Tourists looking to take their emotional support peacock on their next cruise adventure may be out of luck.
Royal Caribbean International RCL, +2.44% the world’s second largest cruise line by passenger market share, will no longer allow passengers to bring emotional support animals with them aboard its ships, effective immediately, a cruise industry blog reported Tuesday. If passengers made reservations to sail with emotional support animals before July 30, they will still be allowed on board, but subsequent reservations won’t accommodate them.
The company did not immediately respond to questions regarding why the change was made, or whether the policy would apply to other cruise lines owned by parent company Royal Caribbean Cruises, such as Celebrity Cruises. The cruise line noted in its blog post that emotional support animals are not protected by the Americans with Disabilities Act, unlike service animals such as seeing-eye dogs.
A spokesperson for Norwegian Cruise Line NCLH, +1.68% said that it also does not accept emotional support animals onboard its ships. “Norwegian Cruise Line accepts service animals that are trained to perform a specific task,” the spokesperson said.
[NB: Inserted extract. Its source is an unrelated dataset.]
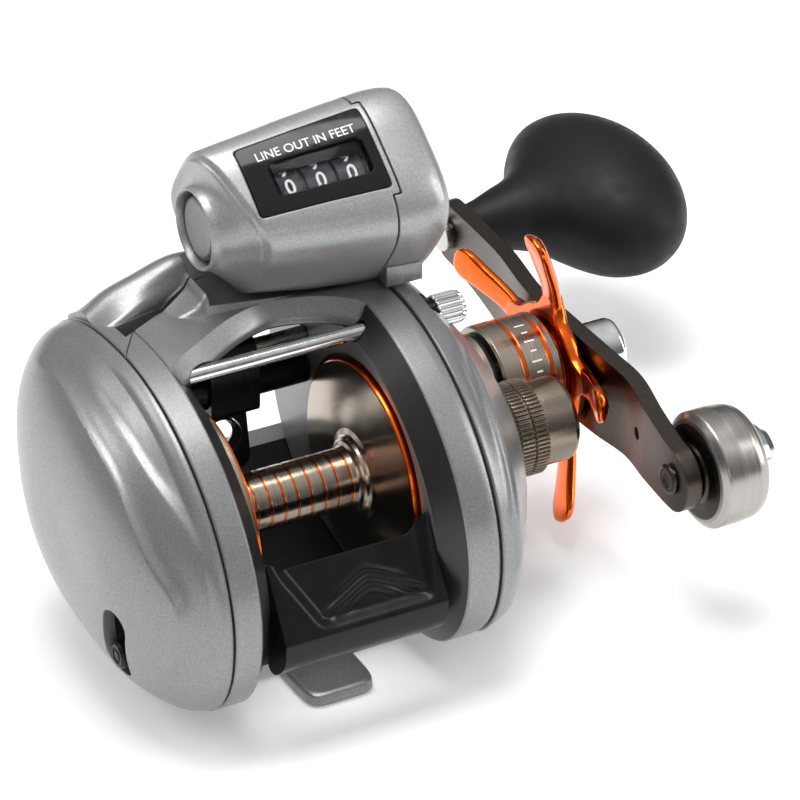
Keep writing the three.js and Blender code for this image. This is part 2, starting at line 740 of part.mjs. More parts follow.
// The handle arm: a flat bar, wide at the hub, bent in a shallow wave along its length.
function handleArm() {
  const middle = new THREE.CatmullRomCurve3([
    [64, 76.4], [50, 76], [32, 74.2], [14, 70.8], [0, 70.4], [-14, 70.8], [-25, 71.4], [-36, 69.4],
    [-47, 67.8], [-56, 67.4],
  ].map(([y, x]) => new THREE.Vector3(y, x, 0)));
  const points = middle.getSpacedPoints(18);
  const half = 1.7;
  const edge = (side) => points.map((point, k) => {
    const run = middle.getTangentAt(k / 18);
    return new THREE.Vector2(point.y - side * half * run.x, point.x + side * half * run.y);
  });
  const ribbon = upright(new THREE.Shape([...edge(1), ...edge(-1).reverse()]), -15, 15);
  const face = new THREE.Shape();
  face.absarc(KNOB_REACH, 0, 6.6, -Math.PI / 2, Math.PI / 2);
  face.bezierCurveTo(40, 6.8, 24, 9.6, 0, 9.6);
  face.bezierCurveTo(-22, 9.6, -34, 7.4, WEIGHT_REACH, 6.6);
  face.absarc(WEIGHT_REACH, 0, 6.6, Math.PI / 2, 1.5 * Math.PI);
  face.bezierCurveTo(-34, -7.4, -22, -9.6, 0, -9.6);
  face.bezierCurveTo(24, -9.6, 40, -6.8, KNOB_REACH, -6.6);
  const bar = common(ribbon, across(face, 58, 84));
  const holes = [[0, 3.1], [KNOB_REACH, 2.5], [WEIGHT_REACH, 2.3], [27, 1.3], [-31, 1.3]];
  return cut(bar, ...holes.map(([y, radius]) => at(rod(55, 90, radius, 20), [y, 0])));
}

// An oval grip, longest along Y, on a round neck. Each section has its x, half width and half height.
function handleKnob() {
  const sections = [
    [78.3, 4.6, 4.6], [82, 5.2, 5.2], [86.4, 6.7, 6.5], [90, 8, 7.4], [92.5, 9.8, 8.2],
    [95, 13, 9.2], [97.5, 17.2, 10.6], [101, 21.8, 12.5], [105, 24.9, 14.1],
    [109.9, KNOB_HALF_WIDTH, KNOB_HALF_HEIGHT], [114.8, 24.8, 14], [119.5, 21.1, 11.9],
    [123, 15.6, 8.8], [125.2, 9.6, 5.4], [126.1, 5, 2.8], [126.3, 1, 0.6],
  ];
  const points = 28;
  const rings = sections.map(([x, wide, tall]) => Array.from({ length: points }, (_, k) => {
    const angle = (2 * Math.PI * k) / points;
    return new THREE.Vector3(x, wide * Math.cos(angle), tall * Math.sin(angle));
  }));
  return cut(lofted(rings), rod(76, 104, 2.5));
}

function counterweight() {
  return turned([
    [70.2, 2.5], [70.2, 5.4], [70.9, 6], [71.2, 10.6], [72.4, WEIGHT_RADIUS], [76, WEIGHT_RADIUS],
    [79.5, 11.4], [81.4, 10.6], [82.4, 8.6], [82.4, 2.5], [70.2, 2.5],
  ], 28);
}

function weightBolt() {
  return turned([
    [65, 0], [65, 2.9], [65.6, 3.4], [65.6, 2], [82.7, 2], [82.7, 6.8], [84.5, 6.5], [86.4, 5.5],
    [87.7, 3.8], [88.2, 2], [88.3, 0],
  ], 24);
}

function handleNut() {
  return turned([
    [72.6, 3.1], [72.6, 6.6], [74, 6.6], [74, 6], [80.6, 6], [81.8, 5], [82, 0], [79.6, 0],
    [79.6, 3.1], [72.6, 3.1],
  ], 28);
}

function knobSpindle() {
  return turned([[72.6, 0], [72.6, 3.6], [74, 3.6], [74, 2.2], [102, 2.2], [102, 0]], 20);
}

// A dished spring washer that starts at x.
function springWasher(x) {
  return turned([
    [x, DRIVE_BORE], [x + 0.9, 6.8], [x + 1.4, 6.8], [x + 0.5, DRIVE_BORE], [x, DRIVE_BORE],
  ]);
}

function coverScrew() {
  const profile = [
    [-20, 0], [-20, 1.5], [32.3, 1.5], [32.3, 2.6], [33.9, 2.6], [33.9, 3.2], [39.2, 3.2],
    [40, 2.6], [40, 0],
  ];
  return turned(profile, 24);
}

// ---------------------------------------------------------------- pieces
part('main_frame', mainFrame(), paint);
part('reel_foot', reelFoot(), darkPaint);
['rear', 'front'].forEach((side, k) => part(`foot_screw_${side}`, footScrew(FOOT_SCREW_Y[k]), steel));
part('left_side_cover', leftSideCover(), paint);
part('right_side_cover', rightSideCover(), paint);
part('thumb_bar', thumbBar(), blackPlastic);
part('cover_thumb_screw', at(coverScrew(), COVER_SCREW_AXIS), chrome);

part('spool', spoolBody(), champagne);
part('spool_shaft', rod(-25.5, 54.2, SPOOL_SHAFT_RADIUS, 20), steel);
part('left_spool_bearing', tube(-26, -23.2, BEARING_RADIUS, 1.8), steel);
part('right_spool_bearing', tube(18.4, 20.9, BEARING_RADIUS, 1.8), steel);
part('shaft_end_bearing', tube(43, 45.6, 4.5, 1.8, 28), steel);
part('cast_control_knob', castControlKnob(), bronze);
part('cast_spacer', rod(54.5, 55.4, 4, 20), brass);

part('pinion_gear', pinionGear(), brass);
part('clutch_yoke', clutchYoke(), steel);
[['lower', -9], ['upper', 9]].forEach(([side, z]) => {
  part(`yoke_spring_${side}`, at(coilSpring(26.3, 31.5, 1.5, 0.25, 4), [0, z]), steel);
});

part('drive_shaft', rod(21.3, 79.6, DRIVE_SHAFT_RADIUS), steel, drive);
part('worm_drive_gear', spurGear(WORM_DRIVE_TEETH, wormModule, 22.4, 25.6, DRIVE_BORE), brass, drive);
part('drive_gear', spurGear(DRIVE_TEETH, mainModule, 28.4, 31.4, DRIVE_BORE), brass, drive);
part('drag_washer', tube(31.7, 32.7, 11.5, DRIVE_BORE), carbon, drive);
part('drag_pressure_plate', tube(33, 34.2, 11.5, DRIVE_BORE), steel, drive);
part('drag_spring_washer', springWasher(34.5), steel, drive);
part('anti_reverse_sleeve', tube(36.3, 53.6, 4.7, DRIVE_BORE), steel, drive);
part('anti_reverse_bearing', tube(40, 47.6, 8, 5), steel, drive);
part('drive_boss_ring', tube(49, 52.4, 10.1, 9.6), champagne, drive);

part('star_drag', starDrag(), orange, handleSide);
part('handle_arm', handleArm(), bronze, handleSide);
part('handle_nut', handleNut(), chrome, handleSide);
part('knob_spindle', at(knobSpindle(), [KNOB_REACH, 0]), steel, handleSide);
part('handle_knob', at(handleKnob(), [KNOB_REACH, 0]), blackRubber, handleSide);
part('counterweight', at(counterweight(), [WEIGHT_REACH, 0]), steel, handleSide);
part('counterweight_bolt', at(weightBolt(), [WEIGHT_REACH, 0]), chrome, handleSide);

part('worm_shaft', rod(-19.8, 26.6, 2.1, 20), steel, worm);
part('worm_tube', wormTube(), blackPlastic, worm);
const wormPhase = meshingPhase([0, 0], wormOffset, WORM_DRIVE_TEETH, WORM_TEETH);
part('worm_gear', spurGear(WORM_TEETH, wormModule, 22.4, 25.6, 2.4, wormPhase), brass, worm);
part('guide_rod', at(rod(-19.7, 20, 1.5), GUIDE_ROD_AXIS), steel);
part('line_guide', lineGuide(), blackPlastic);
part('line_guide_eye', lineEye(), ceramic);

part('counter_housing', counterHousing(), paint);
part('counter_end_cap', counterEndCap(), paint);
part('counter_bezel', counterBezel(), blackPlastic);
part('counter_lens', counterLens(), lens);
part('counter_axle', at(rod(-2, 34, 1.1, 16), WHEEL_CENTRE), steel);
['hundreds', 'tens', 'units'].forEach((place, k) => {
  part(`digit_wheel_${place}`, at(digitWheel(WHEEL_X[k]), WHEEL_CENTRE), white);
});
part('counter_reset_button', at(turned([[-7.4, 0], [-7.4, 6.2], [-7, 6.7], [-4.2, 6.7], [-4.2, 0]], 28),
  COUNTER_AXIS), darkPaint);
part('counter_pedestal', cut(block(26.4, 34, 9, 18, 33, 40), counterClearance()), paint);

part('clicker_knob', at(rod(-42, -35, 2.2), CLICKER_AXIS), blackPlastic);

const trollingReel = new THREE.Group();
trollingReel.add(reel);

export default trollingReel;
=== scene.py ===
"""A low-profile trolling reel with a line counter: its looks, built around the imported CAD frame.

Points are in millimetres from the spool's axis, as [x, y, z], until make() turns them into metres in
the row frame.
"""
import itertools
import math

import bmesh
import bpy
import numpy as np
from mathutils import Matrix, Vector


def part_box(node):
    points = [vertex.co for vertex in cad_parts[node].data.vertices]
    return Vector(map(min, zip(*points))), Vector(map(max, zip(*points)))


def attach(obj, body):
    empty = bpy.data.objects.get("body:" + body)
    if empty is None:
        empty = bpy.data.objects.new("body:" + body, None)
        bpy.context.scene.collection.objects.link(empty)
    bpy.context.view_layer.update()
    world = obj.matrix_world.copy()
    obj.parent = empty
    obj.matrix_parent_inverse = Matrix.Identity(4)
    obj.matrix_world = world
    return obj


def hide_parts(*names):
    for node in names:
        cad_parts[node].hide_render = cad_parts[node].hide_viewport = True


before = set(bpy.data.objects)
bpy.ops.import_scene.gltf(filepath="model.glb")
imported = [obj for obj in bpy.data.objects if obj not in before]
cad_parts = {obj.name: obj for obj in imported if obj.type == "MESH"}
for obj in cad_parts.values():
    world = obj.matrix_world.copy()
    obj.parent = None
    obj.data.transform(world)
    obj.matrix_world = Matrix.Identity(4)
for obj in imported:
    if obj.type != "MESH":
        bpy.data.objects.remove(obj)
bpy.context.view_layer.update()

MM = 0.001
SHARP_ANGLE = math.radians(34)


# ---------------------------------------------------------------- places taken from the frame
def box_mm(node):
    """The node's lowest and highest corner, in millimetres in the row frame."""
    low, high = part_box(node)
    return np.array(low) / MM, np.array(high) / MM


def middle(node):
    low, high = box_mm(node)
    return (low + high) / 2


ORIGIN = np.array([0.0, *middle("spool_shaft")[1:]])  # the spool's axis at the reel's middle plane


def axis_of(node):
    """Where a turned node's axis lies, as [y, z] from the spool's axis."""
    return (middle(node) - ORIGIN)[1:]


SPOOL_AXIS = np.zeros(2)
DRIVE_AXIS = axis_of("drive_shaft")
KNOB_AXIS = axis_of("knob_spindle")
WEIGHT_AXIS = axis_of("counterweight_bolt")
COUNTER_AXIS = axis_of("counter_reset_button")
WHEEL_AXIS = axis_of("digit_wheel_units")
SCREW_AXIS = axis_of("cover_thumb_screw")
WORM_AXIS = axis_of("worm_shaft")
ROD_AXIS = axis_of("guide_rod")
CLICKER_AXIS = axis_of("clicker_knob")
HANDLE_X = box_mm("handle_nut")[0][0] - 72.6  # how far out the handle side sits from where it is drawn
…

Carnival Corp. CCL, +0.56% doesn’t allow emotional support animals onboard either. Like Norwegian, trained and certified service animals as defined by the U.S. Department of Justice can accompany passengers on Carnival ships.
See also: There’s been a spike in university ‘enrollments’ of emotional support animals
Emotional support animals have become a hot-button issue, particularly in the travel industry.
A number of airlines, including Delta DAL, +1.00% United UAL, +0.28% American AAL, +0.82% and Alaska ALK, +1.39% have tightened their rules surrounding these animals, which have been known to bite passengers and relieve themselves on planes. Despite the crackdown on four-legged friends, airlines continue are seeing more emotional support animals on their flights.
Along with the uptick in emotional support animals onboard planes has come an increase in the number of incidents involving them. A young girl was injured on a Southwest Airlines LUV, +0.42% flight in February after an altercation with an emotional support dog.